エスピオナージ

警視庁外事課とロシア対外情報庁(SVR)の防諜活動・阻止捜査が舞台だが、クルクルと展開するストーリ進行と過剰な説明をしないスタイルが、かえって全体に緊張感を生み、生々しく感じる。

今時エスピオナージなんて無いだろうみたいな感覚が一般的な日本人の意識だろうが、こういう世界もある、日本も例外ではないという驚きが新鮮。著者がそういう意図であったかはわからないが、この小説を読んでみれば、性善説を前提とした外交は危険だろうなと思う程度のメッセージ性はある。
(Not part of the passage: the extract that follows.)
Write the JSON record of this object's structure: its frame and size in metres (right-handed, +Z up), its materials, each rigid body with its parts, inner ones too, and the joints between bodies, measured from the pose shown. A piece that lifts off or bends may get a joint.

麻生幾は、やっぱり小説家というよりはジャーナリストだね。小説の形態を取っていても、取材から得た情報をあまねく伝えようとするばかり、話がどんどん拡大していく。全体の起承転結とか、読者の感情移入をどう処理しようかなんて考えていないのではないかと疑いたくなるような展開だ。ただし、文章テクニック的には、随分と読みやすくなったと思う。

このような小説は、読む側の位置によって受け入れがたく感じたり、あるいはどっぷりと浸かったりもするだろう。ヲレは、後者の部類のようだ。1900円と堪らなく高いが、値段相応に楽しめたようだ。